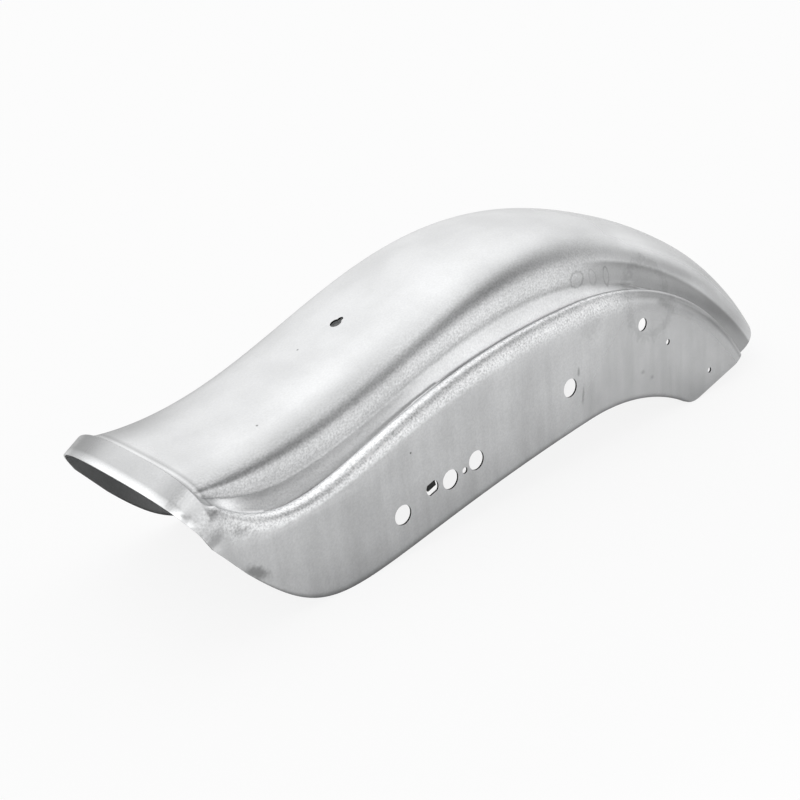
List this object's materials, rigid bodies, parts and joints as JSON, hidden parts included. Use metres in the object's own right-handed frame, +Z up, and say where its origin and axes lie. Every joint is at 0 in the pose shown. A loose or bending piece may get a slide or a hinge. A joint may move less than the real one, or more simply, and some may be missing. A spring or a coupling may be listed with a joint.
{
  "type": "motorcycle rear fender",
  "caption": "Bobtail motorcycle rear fender in bare pressed steel with a raised rolled edge, a kicked-up tail lip and strut bolt holes.",
  "frame": {"origin": "on the floor under the middle of the overall length and width", "axes": "+X towards the front end, +Z up, Y across the fender, as it lies on a flat floor"},
  "size_m": [0.7114, 0.1986, 0.2047],
  "materials": {
    "bare_steel": "satin, blasted and brushed bare steel"
  },
  "bodies": {
    "root": {"fender": "bare_steel"}
  },
  "joints": []
}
--------------------
— DIRECTION —
Extract the data in full. Keep it word for word.

— FINAL RESULT —
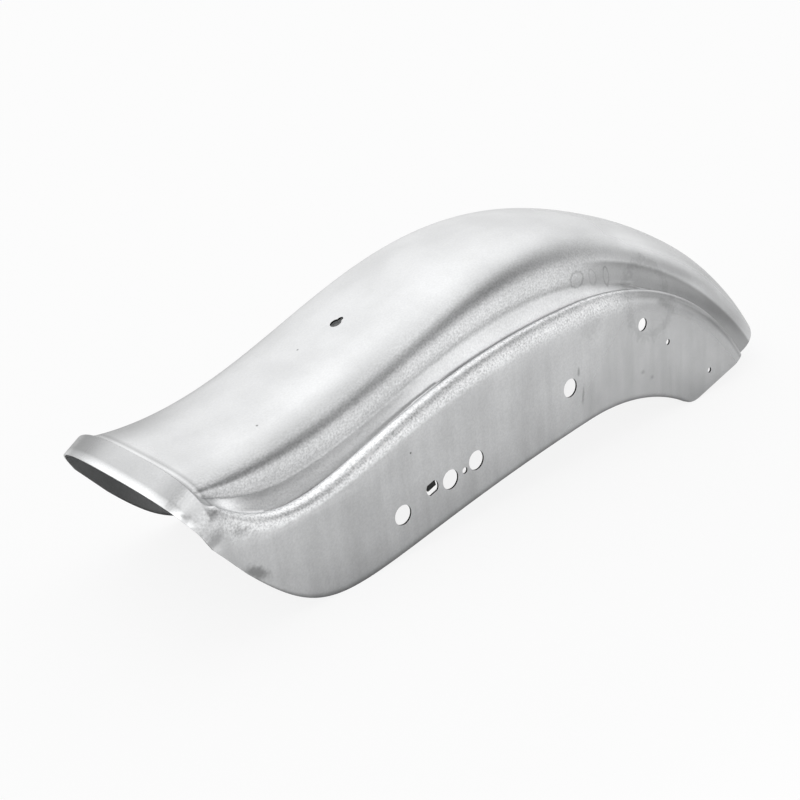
List this object's materials, rigid bodies, parts and joints as JSON, hidden parts included. Use metres in the object's own right-handed frame, +Z up, and say where its origin and axes lie. Every joint is at 0 in the pose shown. A loose or bending piece may get a slide or a hinge. A joint may move less than the real one, or more simply, and some may be missing. A spring or a coupling may be listed with a joint.
{
  "type": "motorcycle rear fender",
  "caption": "Bobtail motorcycle rear fender in bare pressed steel with a raised rolled edge, a kicked-up tail lip and strut bolt holes.",
  "frame": {"origin": "on the floor under the middle of the overall length and width", "axes": "+X towards the front end, +Z up, Y across the fender, as it lies on a flat floor"},
  "size_m": [0.7114, 0.1986, 0.2047],
  "materials": {
    "bare_steel": "satin, blasted and brushed bare steel"
  },
  "bodies": {
    "root": {"fender": "bare_steel"}
  },
  "joints": []
}